1. What are the similarities and the major difference between 1978 and recent events?

2. What changes took place among the three financial assets in 2011?

3. Why inflation is missing in recent financial events? What are the reasons for such absence?

4. Give the three dates where the financial system collapsed in the past. What three major events are associated with this financial collapse.

5. What are the four major threats to the dollar's supremacy?

6. Briefly explain your own understanding of currency war. 

7. What is the unanimous opinion of economists concerning inflation? 

8. What is "money illusion"? Why do you think the majority find it difficult to liberate his mind from such illusion?

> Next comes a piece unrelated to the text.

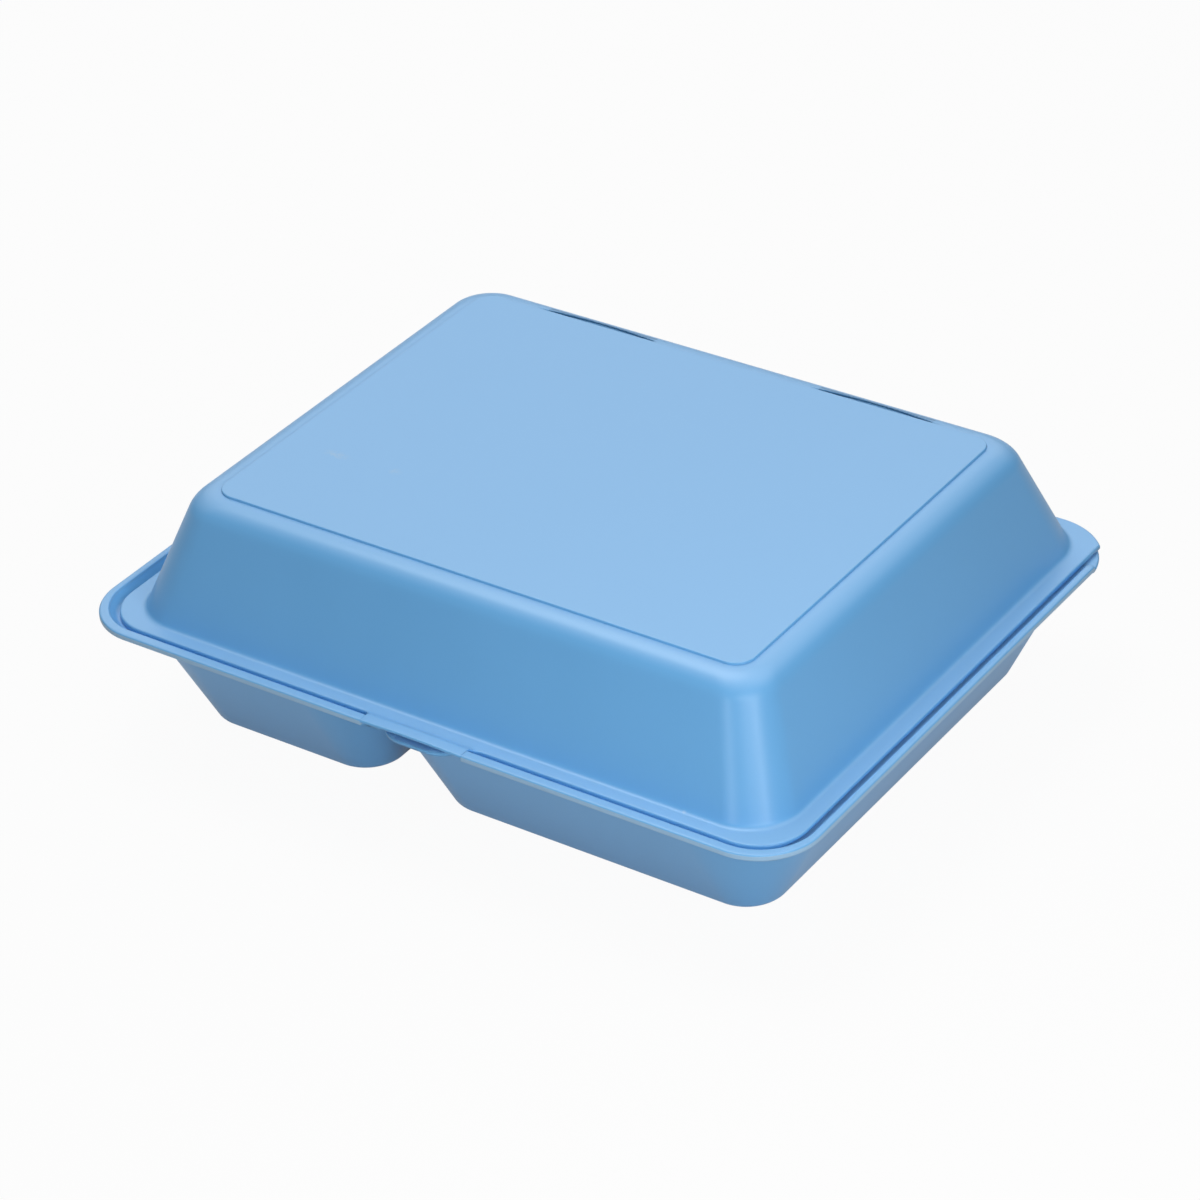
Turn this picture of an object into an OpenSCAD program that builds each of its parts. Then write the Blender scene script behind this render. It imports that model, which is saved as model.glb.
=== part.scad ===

9. What two lessons can we learn about inflation from the 1960s and 1970s?

10. What similarities and major difference Rickards anticipates that will happen between now and the 1970s once inflation occurs? 

11. What is the FR worst nightmare? Why?

12. For Rickards, what is the only solution to avoid deflation? 

13. How about the remedy to market collapse?

14. What are the potential alternatives to the existing dollar supremacy?